Date of Graduation

5-2014

Document Type

Thesis

Degree Name

Master of Arts in Economics (MA)

Degree Level

Graduate

Department

Economics

Advisor/Mentor

Ferrier, Gary D.

Committee Member

Deck, Cary

Second Committee Member

Horowitz, Andrew W.

Keywords

BRIC(S) Countries; Spillover Effects; Stochastic Frontier Approach; Technical Efficiency

Abstract

This study investigates the technical efficiency of BRIC-countries (Brazil, Russia, India, China) at the disaggregated level of six economic activities using stochastic frontier approach. Technical efficiency scores and efficiency externalities effects of international trade and foreign direct investment inflows are estimated based on the panel of sixteen countries - G20 members - over the period from 1995 to 2009. The results suggest that foreign direct investment is a conduit of the positive technological spillovers in all sectors under analysis.

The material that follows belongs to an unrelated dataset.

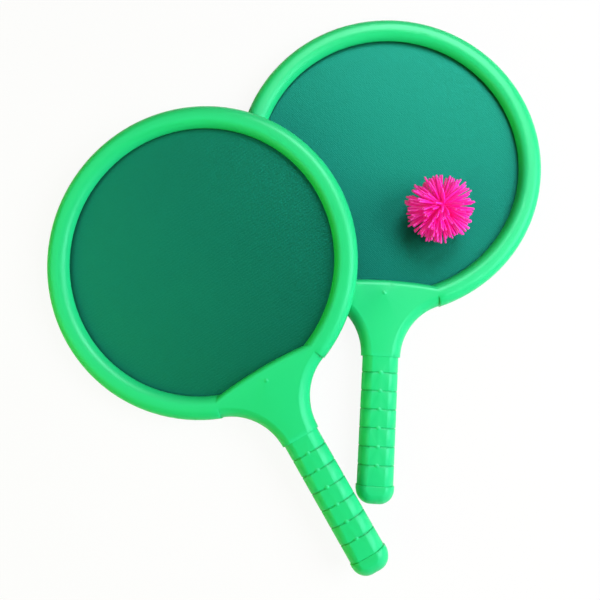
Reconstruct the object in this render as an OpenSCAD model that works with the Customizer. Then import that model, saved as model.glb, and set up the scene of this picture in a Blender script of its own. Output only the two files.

Once controlling for the domestic level of the human capital that captures technology absorptive capacity, the positive effect of the international trade is observed in the industrial sector in general and manufacturing in particular, as well as in trade, hotels and restaurants. The positive impact of the human capital on the level of technical efficiency is significant for all sectors, except for the agriculture, and robust for two different measures of human capital.